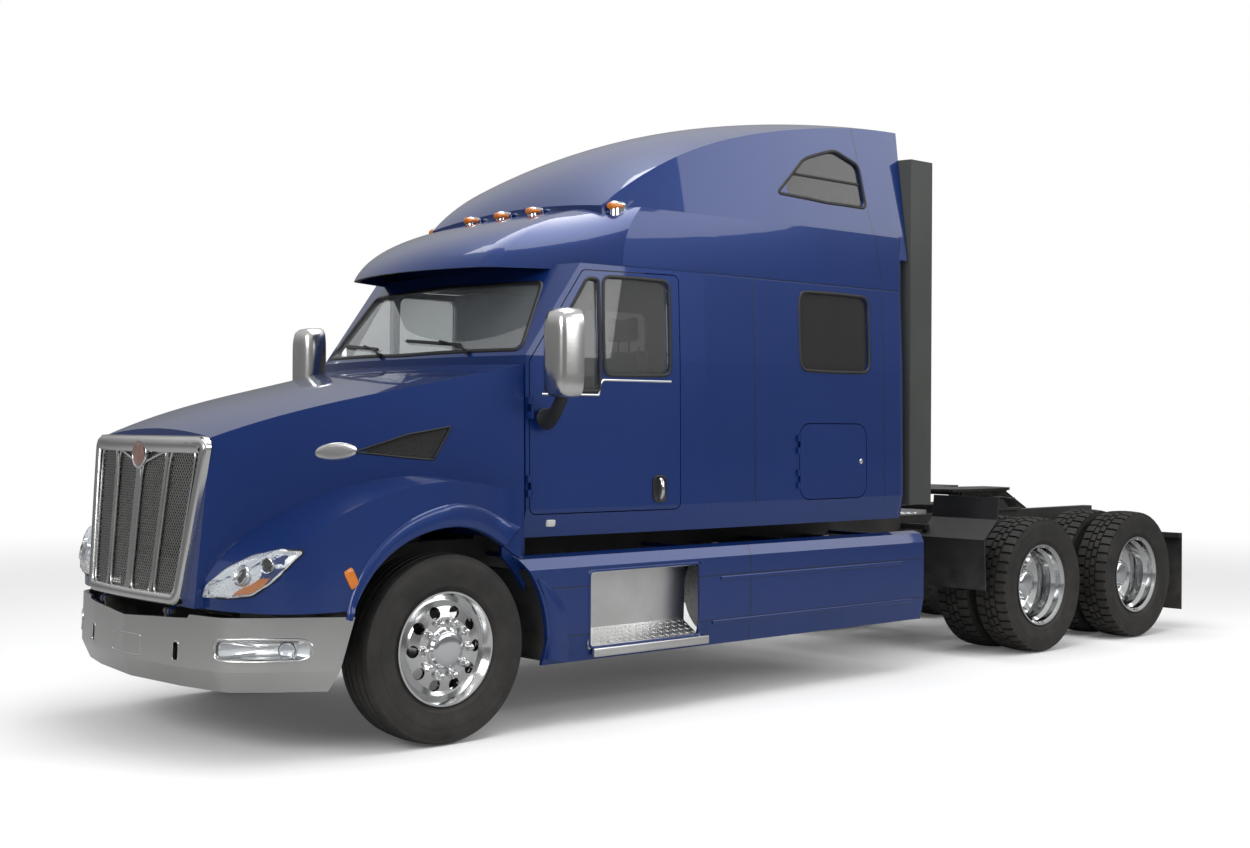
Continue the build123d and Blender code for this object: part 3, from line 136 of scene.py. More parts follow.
def make_road_film():
    """A pale film that thickens towards the road: its colour and its mask."""
    group, given, result = new_group(
        "road_film", {"Colour": GREY, "Film Colour": (0.3, 0.28, 0.25), "Top": 1.0, "Amount": 0.3},
        ("Colour", "Mask"))
    height = add(group, "SeparateXYZ", {0: given["Coordinate"]})["Z"]
    depth = calc(group, "DIVIDE", calc(group, "SUBTRACT", given["Top"], height), given["Top"], clamp=True)
    broken = calc(group, "MULTIPLY_ADD", noise(group, given["Coordinate"], 9.0, 5.0, 0.65), 2.0, -0.5,
                  clamp=True)
    mask = calc(group, "MULTIPLY", calc(group, "MULTIPLY", depth, broken), given["Amount"])
    return put_out(group, result, Colour=mixed(group, mask, given["Colour"], given["Film Colour"]), Mask=mask)


def make_shut_line():
    """A narrow groove where a slanted plane crosses a panel, between two heights."""
    group, given, result = new_group(
        "shut_line", {"Place": 0.0, "Along": 1.0, "Lean": 0.0, "Width": 0.006, "Low": 0.0, "High": 4.0},
        ("Line",))
    split = add(group, "SeparateXYZ", {0: given["Coordinate"]})
    along = calc(group, "MULTIPLY", split["Y"], given["Along"])
    plane = calc(group, "MULTIPLY_ADD", split["Z"], given["Lean"], along)
    off = calc(group, "ABSOLUTE", calc(group, "SUBTRACT", plane, given["Place"]))
    near = calc(group, "SUBTRACT", 1.0, calc(group, "DIVIDE", off, given["Width"]), clamp=True)
    within = calc(group, "MULTIPLY", calc(group, "GREATER_THAN", split["Z"], given["Low"]),
                  calc(group, "LESS_THAN", split["Z"], given["High"]))
    return put_out(group, result, Line=calc(group, "MULTIPLY", near, within))


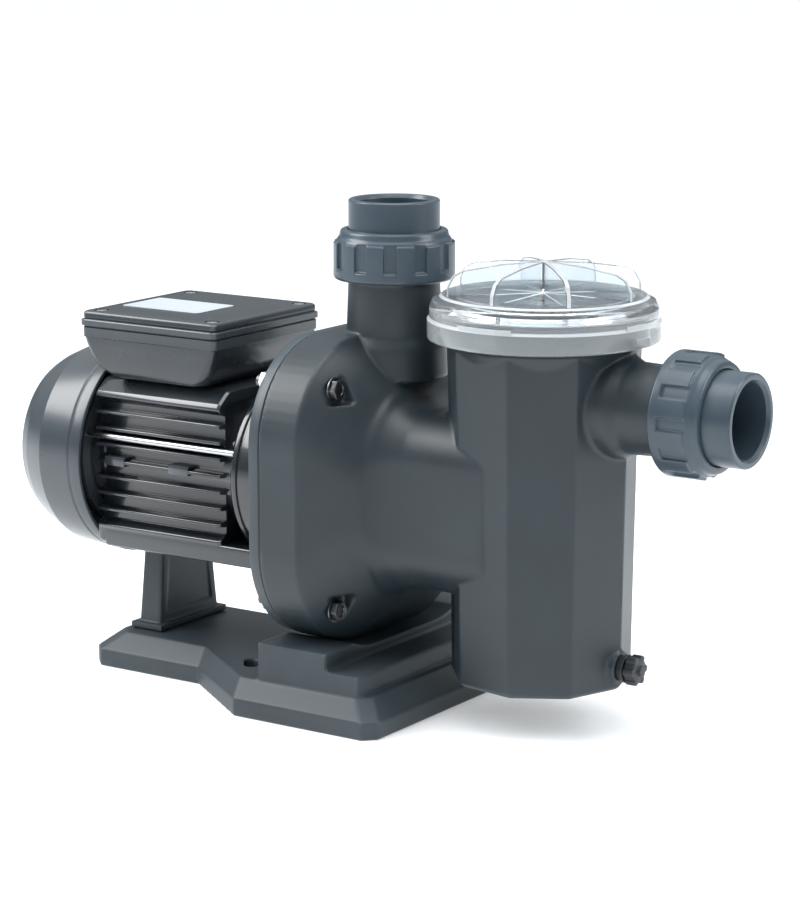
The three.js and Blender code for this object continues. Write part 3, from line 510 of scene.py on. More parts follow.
def base_hollow():
    wall = 4
    space = loft("space", [
        plan_ring(wall, -1), plan_ring(wall, SKIRT - 3), plan_ring(14 + wall, DECK - wall),
    ])
    ribs = [
        block("rib", (-230, 60), (-4, 4), (-2, DECK)),
        block("rib", (-4, 4), (-115, 115), (-2, DECK)),
        block("rib", (-120, -112), (-115, 115), (-2, DECK)),
    ]
    bosses = [
        block("boss", (SLOT_X - 12, SLOT_X + 12), (y - 12, y + 12), (-2, DECK))
        for y in (-SLOT_Y, SLOT_Y)
    ]
    return carved(space, *ribs, *bosses)


def hold_down_slot(side):
    slot = prism("slot", rounded_rect(10, 5, 4.8), "Z", -1, DECK + 2)
    spun(slot, "Z", side * SLOT_TURN, (0, 0))
    for vert in slot.data.vertices:
        vert.co.x += SLOT_X * MM
        vert.co.y += side * SLOT_Y * MM
    return slot


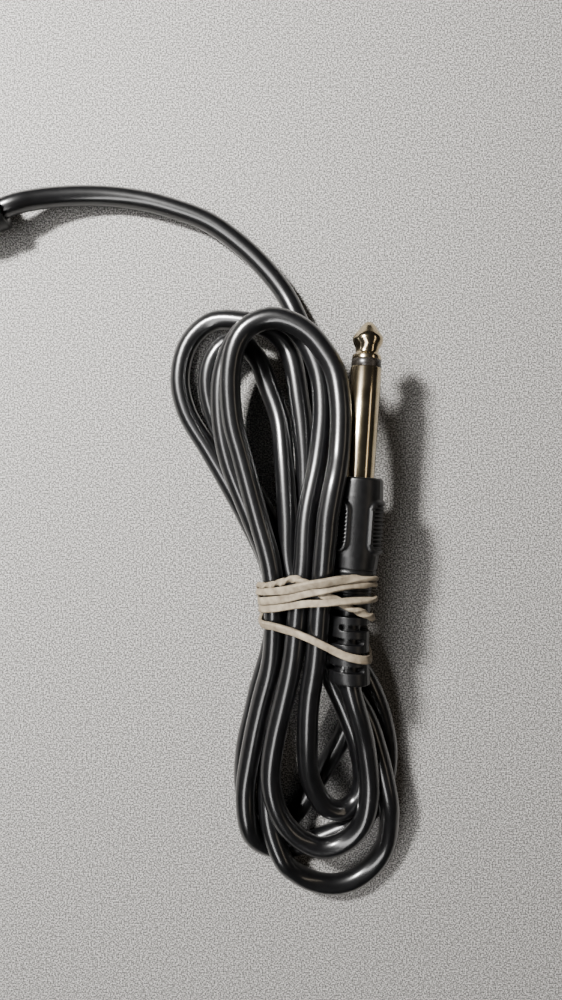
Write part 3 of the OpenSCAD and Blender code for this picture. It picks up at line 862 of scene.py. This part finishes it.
INNER_FINISHES = {
    "liner": plain_finish("ivory_insulation", (0.62, 0.60, 0.53), (0.74, 0.72, 0.65), 0.3),
    "ground_lug": plain_finish("tinned_terminal", (0.5, 0.5, 0.48), (0.66, 0.65, 0.62), 0.32, 1),
    "washer": plain_finish("brown_washer_board", (0.20, 0.10, 0.05), (0.32, 0.17, 0.09), 0.7),
    "solder": plain_finish("grey_solder", (0.45, 0.45, 0.46), (0.62, 0.62, 0.63), 0.4, 1),
    "core": plain_finish("bare_copper", (0.62, 0.27, 0.14), (0.76, 0.4, 0.24), 0.3, 1),
    "inner_mould": plain_finish("grey_first_moulding", (0.12, 0.12, 0.12), (0.2, 0.2, 0.2), 0.55),
}
INNER_FINISHES["dielectric"] = INNER_FINISHES["liner"]
INNER_FINISHES["tip_lug"] = INNER_FINISHES["ground_lug"]
INNER_FINISHES["shield"] = INNER_FINISHES["core"]
INNER_FINISHES["cord_end"] = jacket
for plug, _, _, _ in PLUGS:
    for part, material in INNER_FINISHES.items():
        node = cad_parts[plug + "_" + part]
        node.data.materials.clear()
        node.data.materials.append(material)

TABLE_SIZE = 3
deselect_all()
bpy.ops.mesh.primitive_plane_add(size=TABLE_SIZE, location=(0, 0, 0))
table = bpy.context.object
table.name = "table_top"
table.data.materials.append(table_finish())


def add_area(name, place, aim, size, power, tint):
    """A soft lamp that faces a point, with its two side lengths in metres."""
    data = bpy.data.lights.new(name, "AREA")
    data.shape = "RECTANGLE"
    data.size, data.size_y = size
    data.energy = power
    data.color = tint
    lamp = bpy.data.objects.new(name, data)
    lamp.location = place
    lamp.rotation_euler = (Vector(aim) - Vector(place)).to_track_quat("-Z", "Y").to_euler()
    bpy.context.collection.objects.link(lamp)


add_area("key_lamp", (-0.2, 0.19, 0.28), (-0.08, 0.16, 0), (0.05, 0.05), 7.2, (1, 0.985, 0.96))
add_area("strip_lamp", (-0.2, -0.12, 0.4), (0, -0.05, 0), (0.75, 0.11), 3, (1, 0.99, 0.98))
add_area("side_lamp", (0.32, 0, 0.3), (0, 0, 0), (0.5, 0.03), 0.22, (1, 0.86, 0.68))
room = bpy.data.worlds.new("room")
bpy.context.scene.world = room
room.use_nodes = True
room.node_tree.nodes["Background"].inputs["Color"].default_value = (1, 1, 1, 1)
room.node_tree.nodes["Background"].inputs["Strength"].default_value = 0.02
- - -
All records above must be set down exactly, please.

# TASK OUTPUT
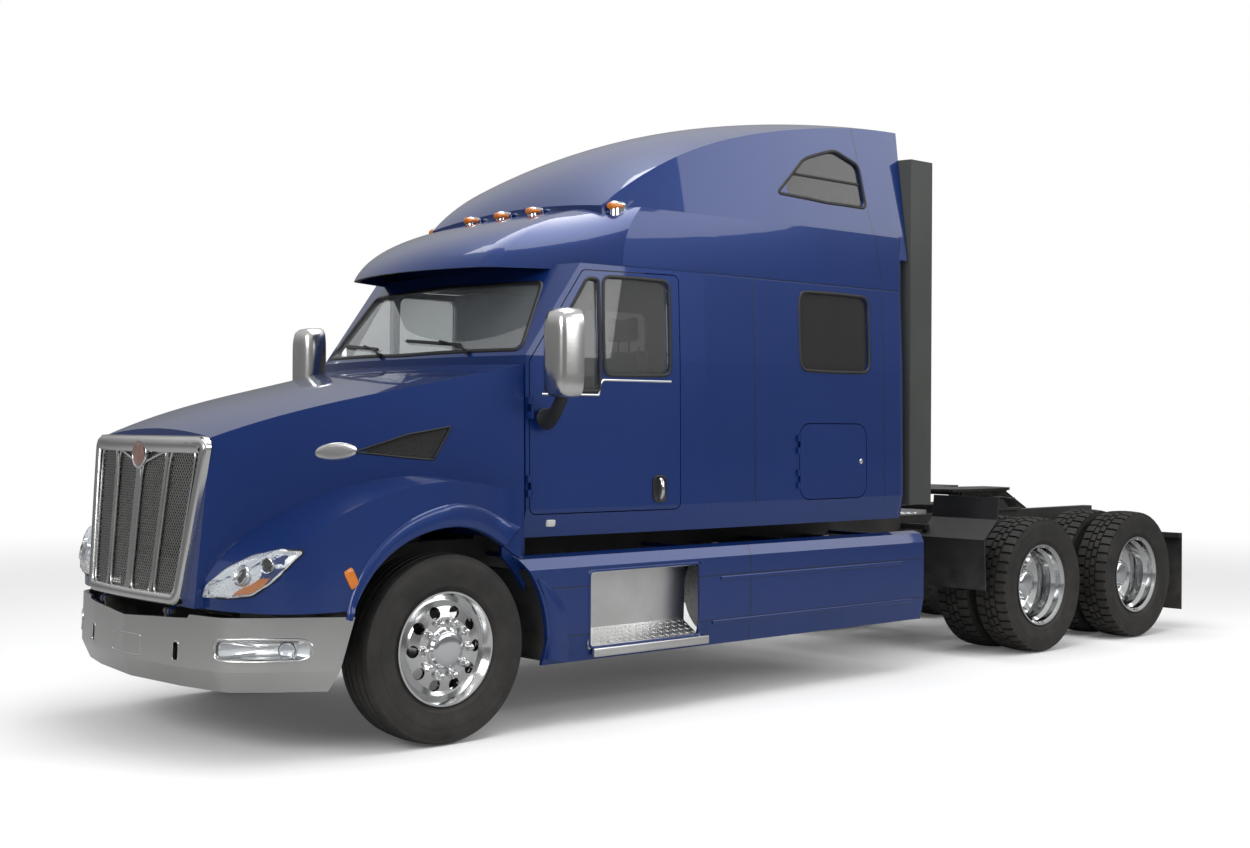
Continue the build123d and Blender code for this object: part 3, from line 136 of scene.py. More parts follow.
def make_road_film():
    """A pale film that thickens towards the road: its colour and its mask."""
    group, given, result = new_group(
        "road_film", {"Colour": GREY, "Film Colour": (0.3, 0.28, 0.25), "Top": 1.0, "Amount": 0.3},
        ("Colour", "Mask"))
    height = add(group, "SeparateXYZ", {0: given["Coordinate"]})["Z"]
    depth = calc(group, "DIVIDE", calc(group, "SUBTRACT", given["Top"], height), given["Top"], clamp=True)
    broken = calc(group, "MULTIPLY_ADD", noise(group, given["Coordinate"], 9.0, 5.0, 0.65), 2.0, -0.5,
                  clamp=True)
    mask = calc(group, "MULTIPLY", calc(group, "MULTIPLY", depth, broken), given["Amount"])
    return put_out(group, result, Colour=mixed(group, mask, given["Colour"], given["Film Colour"]), Mask=mask)


def make_shut_line():
    """A narrow groove where a slanted plane crosses a panel, between two heights."""
    group, given, result = new_group(
        "shut_line", {"Place": 0.0, "Along": 1.0, "Lean": 0.0, "Width": 0.006, "Low": 0.0, "High": 4.0},
        ("Line",))
    split = add(group, "SeparateXYZ", {0: given["Coordinate"]})
    along = calc(group, "MULTIPLY", split["Y"], given["Along"])
    plane = calc(group, "MULTIPLY_ADD", split["Z"], given["Lean"], along)
    off = calc(group, "ABSOLUTE", calc(group, "SUBTRACT", plane, given["Place"]))
    near = calc(group, "SUBTRACT", 1.0, calc(group, "DIVIDE", off, given["Width"]), clamp=True)
    within = calc(group, "MULTIPLY", calc(group, "GREATER_THAN", split["Z"], given["Low"]),
                  calc(group, "LESS_THAN", split["Z"], given["High"]))
    return put_out(group, result, Line=calc(group, "MULTIPLY", near, within))


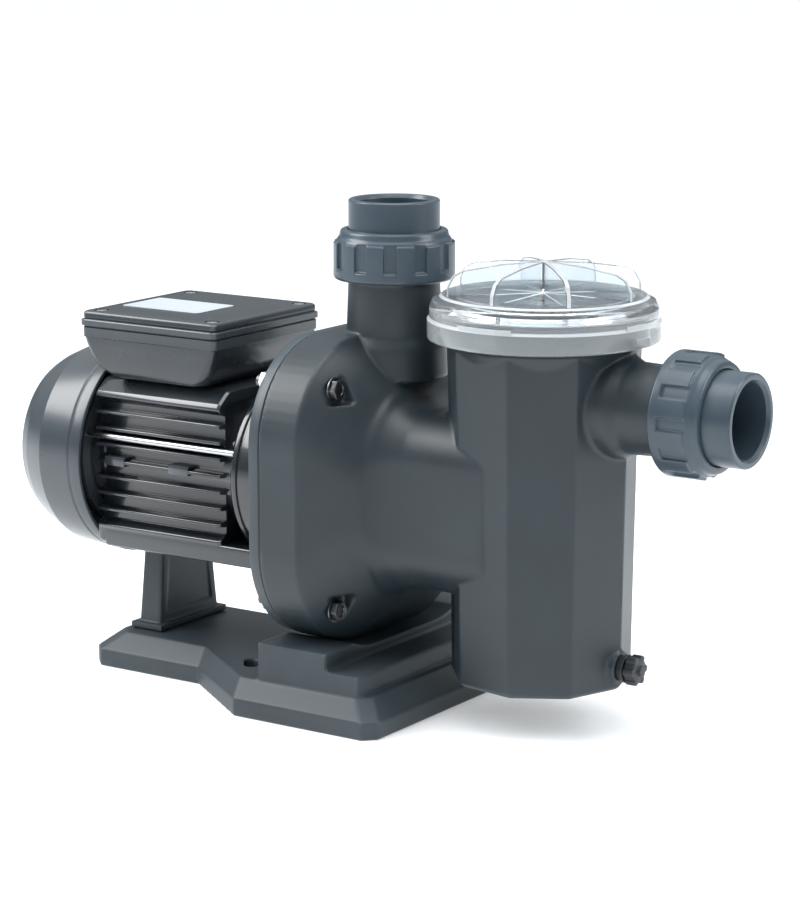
The three.js and Blender code for this object continues. Write part 3, from line 510 of scene.py on. More parts follow.
def base_hollow():
    wall = 4
    space = loft("space", [
        plan_ring(wall, -1), plan_ring(wall, SKIRT - 3), plan_ring(14 + wall, DECK - wall),
    ])
    ribs = [
        block("rib", (-230, 60), (-4, 4), (-2, DECK)),
        block("rib", (-4, 4), (-115, 115), (-2, DECK)),
        block("rib", (-120, -112), (-115, 115), (-2, DECK)),
    ]
    bosses = [
        block("boss", (SLOT_X - 12, SLOT_X + 12), (y - 12, y + 12), (-2, DECK))
        for y in (-SLOT_Y, SLOT_Y)
    ]
    return carved(space, *ribs, *bosses)


def hold_down_slot(side):
    slot = prism("slot", rounded_rect(10, 5, 4.8), "Z", -1, DECK + 2)
    spun(slot, "Z", side * SLOT_TURN, (0, 0))
    for vert in slot.data.vertices:
        vert.co.x += SLOT_X * MM
        vert.co.y += side * SLOT_Y * MM
    return slot


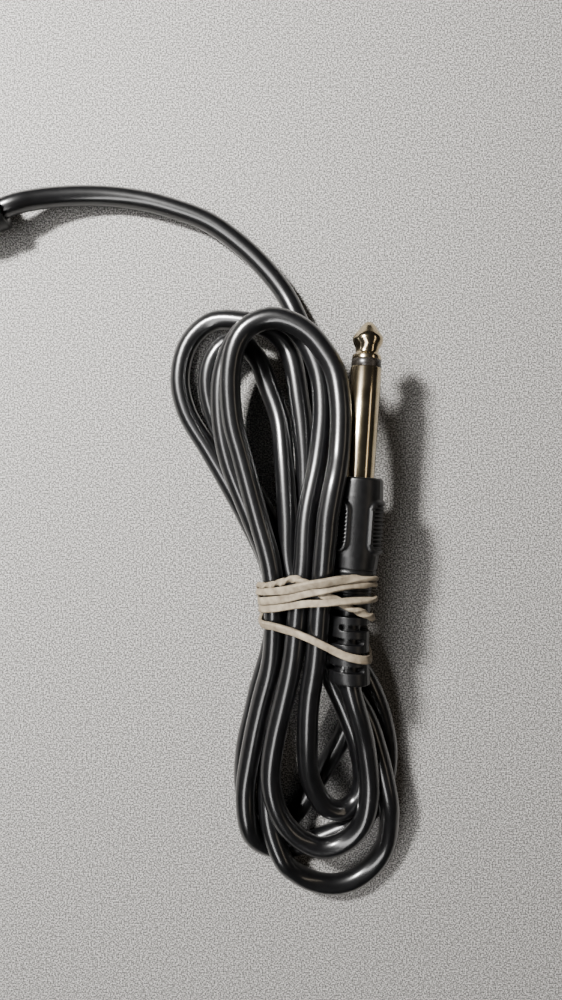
Write part 3 of the OpenSCAD and Blender code for this picture. It picks up at line 862 of scene.py. This part finishes it.
INNER_FINISHES = {
    "liner": plain_finish("ivory_insulation", (0.62, 0.60, 0.53), (0.74, 0.72, 0.65), 0.3),
    "ground_lug": plain_finish("tinned_terminal", (0.5, 0.5, 0.48), (0.66, 0.65, 0.62), 0.32, 1),
    "washer": plain_finish("brown_washer_board", (0.20, 0.10, 0.05), (0.32, 0.17, 0.09), 0.7),
    "solder": plain_finish("grey_solder", (0.45, 0.45, 0.46), (0.62, 0.62, 0.63), 0.4, 1),
    "core": plain_finish("bare_copper", (0.62, 0.27, 0.14), (0.76, 0.4, 0.24), 0.3, 1),
    "inner_mould": plain_finish("grey_first_moulding", (0.12, 0.12, 0.12), (0.2, 0.2, 0.2), 0.55),
}
INNER_FINISHES["dielectric"] = INNER_FINISHES["liner"]
INNER_FINISHES["tip_lug"] = INNER_FINISHES["ground_lug"]
INNER_FINISHES["shield"] = INNER_FINISHES["core"]
INNER_FINISHES["cord_end"] = jacket
for plug, _, _, _ in PLUGS:
    for part, material in INNER_FINISHES.items():
        node = cad_parts[plug + "_" + part]
        node.data.materials.clear()
        node.data.materials.append(material)

TABLE_SIZE = 3
deselect_all()
bpy.ops.mesh.primitive_plane_add(size=TABLE_SIZE, location=(0, 0, 0))
table = bpy.context.object
table.name = "table_top"
table.data.materials.append(table_finish())


def add_area(name, place, aim, size, power, tint):
    """A soft lamp that faces a point, with its two side lengths in metres."""
    data = bpy.data.lights.new(name, "AREA")
    data.shape = "RECTANGLE"
    data.size, data.size_y = size
    data.energy = power
    data.color = tint
    lamp = bpy.data.objects.new(name, data)
    lamp.location = place
    lamp.rotation_euler = (Vector(aim) - Vector(place)).to_track_quat("-Z", "Y").to_euler()
    bpy.context.collection.objects.link(lamp)


add_area("key_lamp", (-0.2, 0.19, 0.28), (-0.08, 0.16, 0), (0.05, 0.05), 7.2, (1, 0.985, 0.96))
add_area("strip_lamp", (-0.2, -0.12, 0.4), (0, -0.05, 0), (0.75, 0.11), 3, (1, 0.99, 0.98))
add_area("side_lamp", (0.32, 0, 0.3), (0, 0, 0), (0.5, 0.03), 0.22, (1, 0.86, 0.68))
room = bpy.data.worlds.new("room")
bpy.context.scene.world = room
room.use_nodes = True
room.node_tree.nodes["Background"].inputs["Color"].default_value = (1, 1, 1, 1)
room.node_tree.nodes["Background"].inputs["Strength"].default_value = 0.02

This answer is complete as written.